If your streaming box or disc player is connected directly to the receiver, the receiver can decode the audio before sending video to the TV.
What is the difference between 5.1.2 and 5.2.4?
A 5.1.2 system has five ear-level speakers, one subwoofer, and two height speakers.
A 5.2.4 system has five ear-level speakers, two subwoofers, and four height speakers.
The second layout needs more channels and therefore a receiver with more amplifier or processing capability.
Should I run room calibration before or after a firmware update?
If you know a relevant firmware update is available, update first and calibrate afterward.
Firmware can affect features, room correction behavior, and available settings.
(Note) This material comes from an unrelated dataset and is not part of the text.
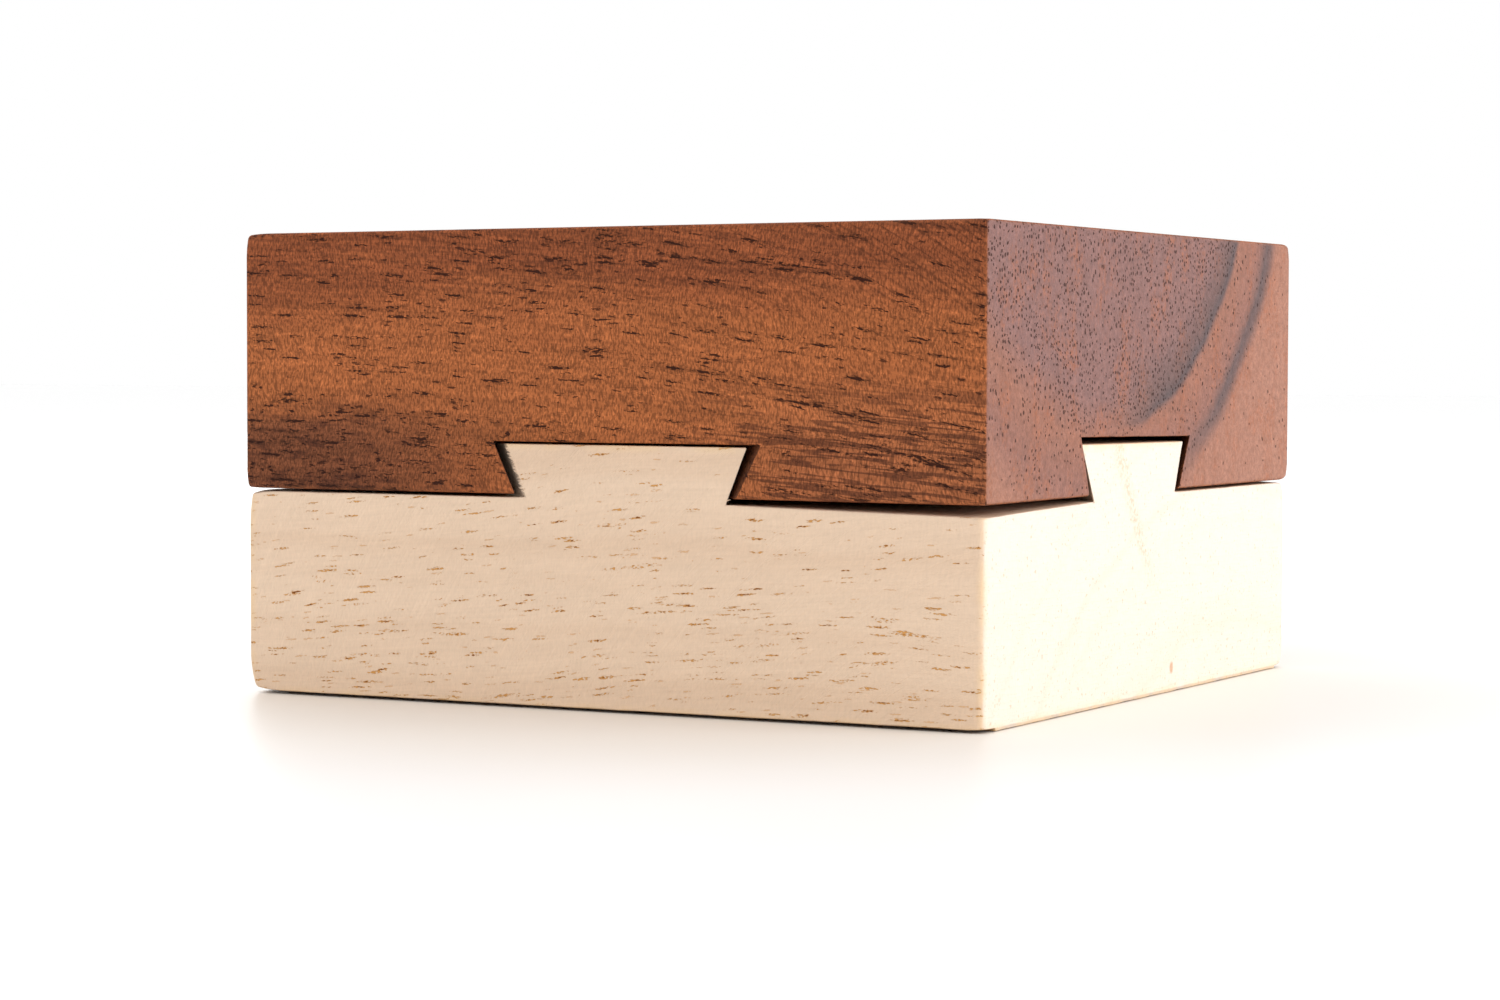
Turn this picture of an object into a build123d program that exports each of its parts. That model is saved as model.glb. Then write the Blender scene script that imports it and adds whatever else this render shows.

After any update, re-check speaker assignment and HDMI settings.
Why do my height speakers stay silent?
Possible causes include non-Atmos content, the receiver being set to a non-Atmos layout, the source outputting stereo, or the receiver using rear surround assignment instead of height assignment.
Check the input signal display, amp assignment, and speaker test tones.
Can I use Dolby Atmos without ceiling speakers?
Yes, if your receiver supports Atmos height virtualization or a compatible simulated height mode.
Some receivers offer Dolby Atmos Height Virtualization Technology or DTS Virtual:X for systems without dedicated height or in-ceiling speakers.
Conclusion
A successful Dolby Atmos AV receiver setup starts with matching the layout to the receiver’s real capabilities.
Choose a supported configuration, wire speakers carefully, use HDMI and eARC deliberately, assign amplifier channels correctly, and run the receiver’s room calibration system with patience.
Larger layouts such as 7.1.4 or 7.2.4 may require external amplification even when the receiver can process them. Finally, verify playback with the receiver’s signal information screen so you know when you are hearing native Atmos rather than an upmixed surround mode. Get these fundamentals right and the AV receiver can do its central job: coordinate speakers, sources, display, bass management, and room correction into a coherent Atmos system.